Introduction:
Options Contract is a type of financial instrument which protects the person who buys the contract from the grantor’s ability to revoke the offer. When it comes to the specifics, the options contract differ in different geographies. European options can be exercised only at the expiration date of the contract while American options can be exercised any time before the expiration date. Options comes in two forms: call options and put options. In this article, we will be computing the call option price. Call option is a contract where the buyer gets into a contract with a seller that he will buy certain financial instruments at a particular strike price and the contract is valid for a specific time period. In order to initiate this contract, the buyer need not make the full transaction upfront, but pay a premium to get into this contract. This premium is called the Call options price. For instance, if the buyer is interested in buying 50 shares of company A because he predicts the share value to go up in future, he will buy a call option with a certain strike price (say $52/share) for a certain time period. The advantage of getting the call option is that, even though the market value of the share increases beyond $52 in future, the buyer can exercise the options at the strike price. Thus he makes a profit of (Current Share value – Strike price). If the stock price doesn’t increase as the buyer predicted, he need not exercise the call option. In this process the seller gets the premium for call options as the profit. An Asian option is a type of exotic option where the price of the option is path-dependent. The price is a function of the price of an underlying asset at the multiple points along the path. More information on Asian Options can be found at https://en.wikipedia.org/wiki/Asian_option. This article demonstrates how an Asian Options Pricing program can be optimized to run on CPU cores and offloaded to utilize the GPU cores of Intel® Processor Graphics. The attached code sample calculates the price of 1,000 Asian options using the Monte Carlo method. Each of the options simulates 100,000 paths and 87 time steps along each path. Arithmetic mean is used for the payoff.

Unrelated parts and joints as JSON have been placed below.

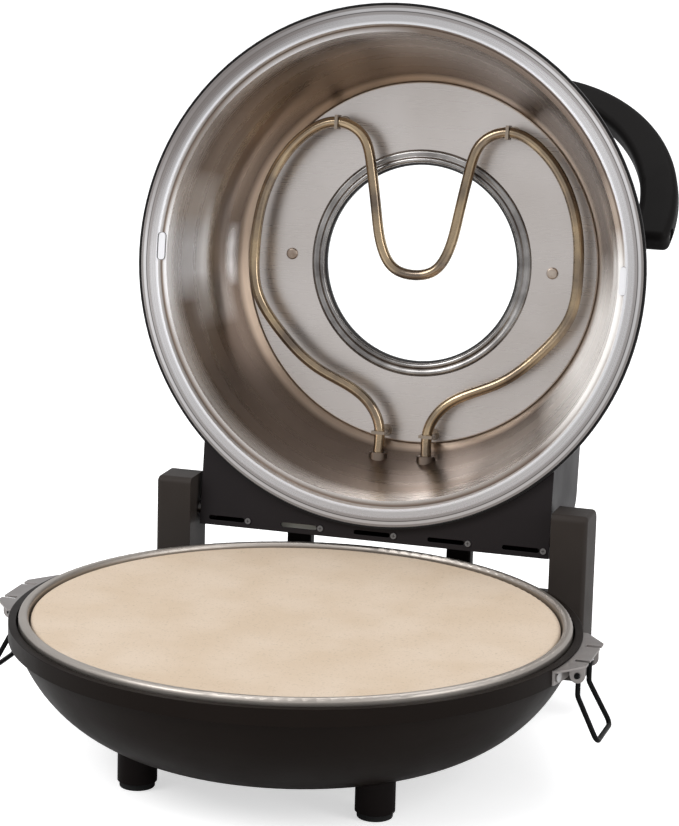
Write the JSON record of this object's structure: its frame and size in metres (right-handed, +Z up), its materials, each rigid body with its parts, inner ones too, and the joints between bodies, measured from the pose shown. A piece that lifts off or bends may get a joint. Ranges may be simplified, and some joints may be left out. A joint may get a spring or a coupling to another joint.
{
  "type": "electric pizza maker",
  "caption": "Round electric pizza maker with a stone in a black bowl base and a hinged steel-lined dome lid with a window, a bent heater, an arch handle and side bails, standing open.",
  "frame": {"origin": "on the floor plane of the foot pads, under the middle of the bounding box with the lid standing open", "axes": "+Z up, -Y to the front where the user stands, +Y to the hinge and along the longest extent, +X to the user's right"},
  "size_m": [0.375, 0.4898, 0.4329],
  "materials": {
    "black_shell": "semi-gloss",
    "black_bowl": "semi-gloss",
    "liner_steel": "polished",
    "plate_steel": "brushed",
    "rim_steel": "polished",
    "zinc_steel": "satin",
    "heater_steel": "heat-tinted satin",
    "glass": "clear",
    "dark_ring": "satin",
    "silicone": "matt",
    "black_plastic": "matt",
    "pillar_plastic": "fine grain",
    "panel_black": "satin",
    "handle_black": "satin",
    "stone": "matt",
    "bush_ceramic": "matt",
    "screw_steel": "bright",
    "foot_rubber": "matt",
    "block_plastic": "matt",
    "wire": "semi-gloss"
  },
  "bodies": {
    "base": {"base_bowl": "black_bowl", "base_liner": "rim_steel", "pizza_stone": "stone", "lower_heater": "heater_steel", "lower_heater_supports": "zinc_steel", "lower_heater_bushes": "bush_ceramic", "thermostat": "zinc_steel", "thermal_fuse": "zinc_steel", "bottom_cover": "panel_black", "bottom_cover_screws": "screw_steel", "base_feet": "black_plastic", "foot_pads": "foot_rubber", "rear_housing": "pillar_plastic", "rear_cover": "panel_black", "rear_cover_screws": "screw_steel", "cord_inlet": "black_plastic", "terminal_block": "block_plastic", "left_pillar": "pillar_plastic", "right_pillar": "pillar_plastic", "hinge_pins": "screw_steel", "stop_posts": "black_plastic", "left_side_bracket": "zinc_steel", "right_side_bracket": "zinc_steel", "bracket_rivets": "screw_steel"},
    "lid": {"lid_shell": "black_shell", "lid_liner": "liner_steel", "reflector_plate": "plate_steel", "liner_rivets": "zinc_steel", "window_inner_ring": "dark_ring", "window_glass": "glass", "window_gasket": "silicone", "window_outer_ring": "dark_ring", "bezel_screws": "screw_steel", "upper_heater": "heater_steel", "upper_heater_supports": "zinc_steel", "upper_heater_bushes": "bush_ceramic", "hinge_housing": "panel_black", "vent_panel": "panel_black", "vent_panel_screws": "screw_steel", "lid_terminal_block": "block_plastic", "lid_handle": "handle_black", "handle_mounts": "black_shell", "handle_screws": "screw_steel", "latch_catches": "zinc_steel"},
    "left_bail": {"left_bail": "wire"},
    "right_bail": {"right_bail": "wire"}
  },
  "joints": [
    {"name": "lid_hinge", "type": "hinge", "parent": "base", "child": "lid", "pos_m": [0, 0.08711, 0.105], "axis": [1, 0, 0], "range_deg": [0, 97]},
    {"name": "right_bail_pivot", "type": "hinge", "parent": "base", "child": "right_bail", "pos_m": [0.173, -0.0769, 0.079], "axis": [0, -1, 0], "range_deg": [0, 176]},
    {"name": "left_bail_pivot", "type": "hinge", "parent": "base", "child": "left_bail", "pos_m": [-0.173, -0.0769, 0.079], "axis": [0, 1, 0], "range_deg": [0, 176]}
  ]
}
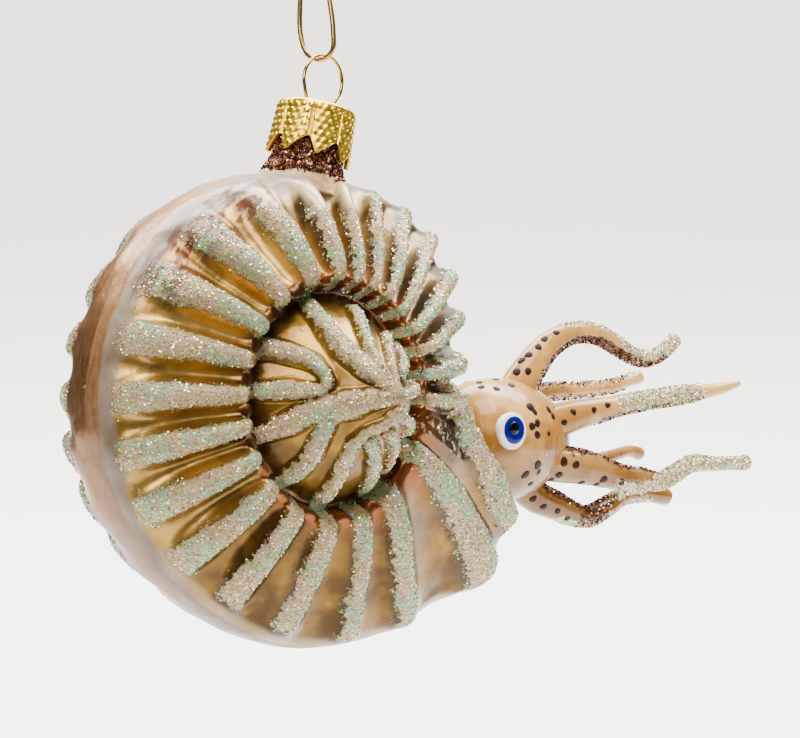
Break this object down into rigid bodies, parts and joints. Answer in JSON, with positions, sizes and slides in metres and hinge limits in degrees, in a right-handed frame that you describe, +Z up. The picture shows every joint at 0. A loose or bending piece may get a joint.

Performance tuning on CPU:
Modern Intel® Core™ Processors come with multiple processing cores and each processing core have SIMD registers which supports vectorization. In order to optimize the code for CPU, the serial code is profiled using Intel® Vtune Amplifier to find the hotspots. Serial version of the program for single precision floating point results in the following:
>icl /Qrestrict /W3 /QxCORE-AVX2 /Zi /Ox /Ob2 /Qipo /Oi /EHsc Driver.cpp AsianOptions.cpp Timer.cpp /Qopenmp /D__SERIAL__ /D__DO_FLOAT__ /Qmkl
>Driver.exe
Monte Carlo Asian Option Pricing in Single Precision By Time Step
Time to complete option pricing: 6.5645 seconds.
Computation rate (in options/sec): 152.3349.

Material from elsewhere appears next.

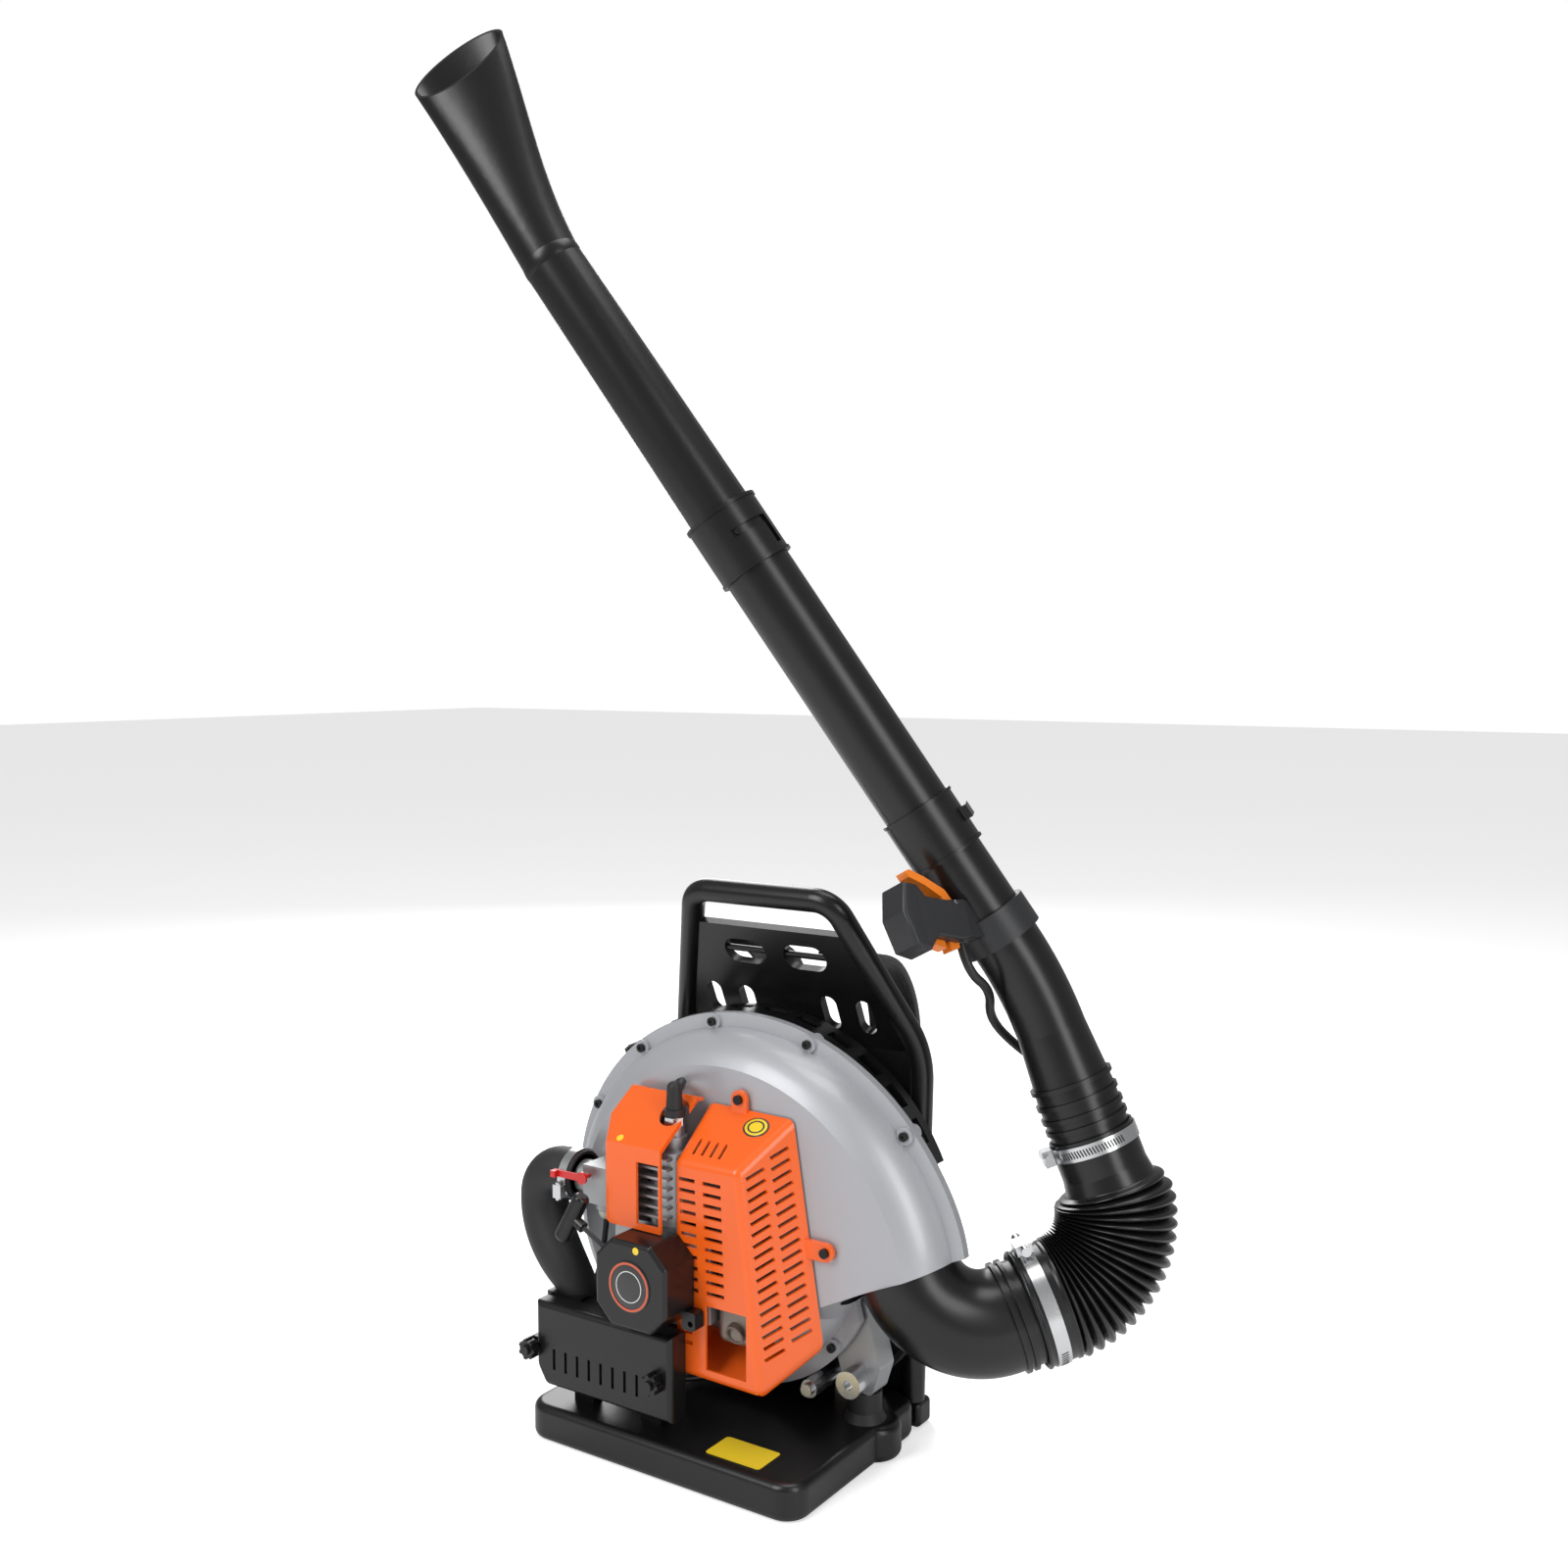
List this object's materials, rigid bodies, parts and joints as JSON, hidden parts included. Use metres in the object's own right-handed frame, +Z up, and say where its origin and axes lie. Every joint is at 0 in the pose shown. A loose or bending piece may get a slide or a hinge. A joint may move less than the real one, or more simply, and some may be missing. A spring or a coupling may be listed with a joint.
{
  "type": "backpack leaf blower",
  "caption": "Petrol backpack leaf blower: engine and fan volute on a base and back frame, bellows hose, handled wand with bayonet pipes and an oval nozzle.",
  "frame": {"origin": "centre of the base slab's underside, on the floor", "axes": "+X to the right seen from the engine side, +Y towards the wearer's back, +Z up"},
  "size_m": [0.6012, 0.3438, 1.2333],
  "materials": {
    "orange_shell": "gloss moulded orange plastic",
    "black_shell": "semi-gloss moulded black plastic",
    "grip_grey": "fine-grained dark grey plastic",
    "volute_silver": "satin silver-grey paint",
    "black_rubber": "matt moulded rubber",
    "bellows_rubber": "semi-matt ribbed hose",
    "cable_sleeve": "smooth cable sleeve",
    "cast_alloy": "sand-cast aluminium",
    "machined_steel": "machined steel",
    "zinc_steel": "zinc-plated steel",
    "black_steel": "black-oxide steel",
    "exhaust_steel": "heat-stained steel",
    "red_lever": "gloss red plastic",
    "amber_trigger": "gloss orange-yellow plastic",
    "clear_bulb": "translucent soft bulb",
    "tank_plastic": "translucent natural plastic",
    "pad_fabric": "woven black padding cover",
    "strap_webbing": "woven black webbing over foam",
    "filter_foam": "open-cell filter foam",
    "label_blank": "blank label",
    "copper_coil": "potted coil"
  },
  "bodies": {
    "machine": {"base": "black_shell", "back_frame": "black_shell", "back_pad": "pad_fabric", "shoulder_strap_left": "strap_webbing", "shoulder_strap_right": "strap_webbing", "volute_front": "volute_silver", "volute_rear": "volute_silver", "inlet_guard": "black_shell", "crankcase": "cast_alloy", "cylinder": "cast_alloy", "piston": "machined_steel", "spark_plug": "zinc_steel", "spark_plug_cap": "black_rubber", "ignition_lead": "black_rubber", "ignition_coil": "copper_coil", "muffler": "exhaust_steel", "muffler_cover": "orange_shell", "cylinder_cover": "orange_shell", "case_screws": "black_steel", "starter_housing": "black_shell", "blank_labels": "label_blank", "air_filter_cover": "black_shell", "air_filter_base": "black_shell", "air_filter_element": "filter_foam", "intake_duct": "black_rubber", "carburettor": "cast_alloy", "fuel_tank": "tank_plastic", "fuel_line": "black_rubber", "mount_brackets": "cast_alloy", "mount_sleeves": "zinc_steel", "mount_rubbers": "black_rubber", "mount_spring": "zinc_steel", "elbow_pipe": "black_shell", "lower_hose_clamp": "zinc_steel", "cable_lower": "cable_sleeve", "band_clamps": "zinc_steel"},
    "crank": {"crankshaft": "machined_steel", "fan": "grip_grey", "flywheel": "cast_alloy"},
    "pulley": {"starter_pulley": "grip_grey"},
    "recoil": {"starter_grip": "black_shell"},
    "knob_left": {"filter_knob_left": "black_shell"},
    "knob_right": {"filter_knob_right": "black_shell"},
    "choke": {"choke_lever": "red_lever"},
    "primer": {"primer_bulb": "clear_bulb"},
    "tank_cap": {"fuel_cap": "black_shell"},
    "hose": {"flex_hose": "bellows_rubber", "cable_middle": "cable_sleeve"},
    "wand": {"upper_hose_clamp": "zinc_steel", "swivel_tube": "black_shell", "handle_clamp": "grip_grey", "grip_shell_right": "grip_grey", "grip_shell_left": "grip_grey", "grip_fasteners": "zinc_steel", "cable_upper": "cable_sleeve"},
    "trigger": {"throttle_trigger": "amber_trigger"},
    "stop": {"stop_switch": "amber_trigger"},
    "lock": {"throttle_lock": "amber_trigger"},
    "lower_tube": {"lower_pipe": "black_shell"},
    "nozzle": {"nozzle_pipe": "black_shell"}
  },
  "joints": [
    {"name": "crank_spin", "type": "hinge", "parent": "machine", "child": "crank", "pos_m": [-0.015, 0, 0.168], "axis": [0, 1, 0], "continuous": true},
    {"name": "recoil_pull", "type": "slide", "parent": "machine", "child": "recoil", "axis": [-0.8947, 0.0357, 0.4452], "range_m": [0, 0.6], "stiffness_N_per_m": 12, "springref_m": -0.5},
    {"name": "pulley_spin", "type": "hinge", "parent": "machine", "child": "pulley", "pos_m": [-0.015, -0.107, 0.168], "axis": [0, 1, 0], "range_deg": [-1600, 0]},
    {"name": "knob_left_turn", "type": "hinge", "parent": "machine", "child": "knob_left", "pos_m": [-0.141, -0.1, 0.08], "axis": [0, -1, 0], "continuous": true},
    {"name": "knob_right_turn", "type": "hinge", "parent": "machine", "child": "knob_right", "pos_m": [-0.002, -0.1, 0.082], "axis": [0, -1, 0], "continuous": true},
    {"name": "choke_turn", "type": "hinge", "parent": "machine", "child": "choke", "pos_m": [-0.098, -0.072, 0.2365], "axis": [0, 1, 0], "range_deg": [0, 60]},
    {"name": "primer_press", "type": "slide", "parent": "machine", "child": "primer", "axis": [0, 0, 1], "range_m": [0, 0.002], "stiffness_N_per_m": 400},
    {"name": "fuel_cap_turn", "type": "hinge", "parent": "machine", "child": "tank_cap", "pos_m": [-0.148, 0.079, 0.297], "axis": [-0.3603, -0.0601, 0.9309], "continuous": true},
    {"name": "hose_swing", "type": "hinge", "parent": "machine", "child": "hose", "pos_m": [0.303, 0.11, 0.19], "axis": [0, 0, 1], "range_deg": [-15, 30], "deforming": ["flex_hose", "cable_middle"]},
    {"name": "hose_lift", "type": "hinge", "parent": "hose", "child": "wand", "pos_m": [0.303, 0.11, 0.19], "axis": [0.46, -0.8879, 0], "range_deg": [-20, 6], "deforming": ["flex_hose", "cable_middle"]},
    {"name": "throttle_squeeze", "type": "hinge", "parent": "wand", "child": "trigger", "pos_m": [0.19244, 0.04927, 0.48586], "axis": [0.867, -0.2025, 0.4554], "range_deg": [0, 8], "stiffness_Nm_per_rad": 0.4, "springref_deg": -8.59},
    {"name": "stop_switch_press", "type": "slide", "parent": "wand", "child": "stop", "axis": [-0.4001, 0.262, 0.8782], "range_m": [0, 0.002], "stiffness_N_per_m": 500, "springref_m": -0.001},
    {"name": "throttle_lock_press", "type": "slide", "parent": "wand", "child": "lock", "axis": [-0.4001, 0.262, 0.8782], "range_m": [0, 0.002], "stiffness_N_per_m": 500, "springref_m": -0.001},
    {"name": "lower_pipe_twist", "type": "hinge", "parent": "wand", "child": "lower_tube", "pos_m": [0.24432, 0.11506, 0.41634], "axis": [-0.4958, -0.2569, 0.8296], "range_deg": [0, 45]},
    {"name": "nozzle_twist", "type": "hinge", "parent": "lower_tube", "child": "nozzle", "pos_m": [0.24432, 0.11506, 0.41634], "axis": [-0.4958, -0.2569, 0.8296], "range_deg": [-45, 0]}
  ],
  "couplings": [
    {"joint": "pulley_spin", "follows": "recoil_pull", "rad_per_m": -45.045}
  ]
}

The next step is exploit any potential thread level and data parallelism in the hotspot. In the program, the hotspot is the Monte Carlo simulation API. Each thread handles a different option from the options array and each option’s Monte Carlo simulation is done in SIMD mode. Both the threading and the vectorization is enabled using OpenMP. Below are the code snippets:
Enable threading (AsianOptions.cpp: MonteCarloTimeStepParallel()):
#pragma omp parallel for for (int opt = 0; opt < OPT_N; opt++) { MonteCarloTimeStepLoopBody(h_CallResult, S, X, T, l_Random, opt); } }
Enable vectorization (AsianOptions.cpp: MonteCarloTimeStepLoopBody()):
for (int pos = 0; pos < RAND_N; pos += VECLEN) { __declspec(align(64)) tfloat prevStepResult[VECLEN]; __declspec(align(64)) tfloat nextStepResult[VECLEN]; __declspec(align(64)) tfloat avgMean[VECLEN]; __declspec(align(64)) tfloat callValue[VECLEN]; prevStepResult[:] = Sval; avgMean[:] = tfloat(0.0); tfloat *ptrZ = l_Random; for (int simStep = 0; simStep < SIMSTEPS; simStep++) { int location = pos*SIMSTEPS + simStep*VECLEN; monteCarloByTimeStepKernel(prevStepResult, dt, &ptrZ[location], VBySqrtT, uByT, nextStepResult); avgMean[:] += nextStepResult[:]; prevStepResult[:] = nextStepResult[:]; } //Use Arithmetic Mean callValue[:] = max(((avgMean[:] / SIMSTEPS) - Xval), 0); val += __sec_reduce_add(callValue[:]) / VECLEN; }
Optimized version of the program (for CPU) for single precision floating point results in the following:
> icl /Qrestrict /W3 /QxCORE-AVX2 /Zi /Ox /Ob2 /Qipo /Oi /EHsc Driver.cpp AsianOptions.cpp Timer.cpp /Qopenmp /D__DO_FLOAT__ /Qmkl
>Driver.exe
Monte Carlo Asian Option Pricing in Single Precision By Time Step
Time to complete option pricing: 2.0421 seconds.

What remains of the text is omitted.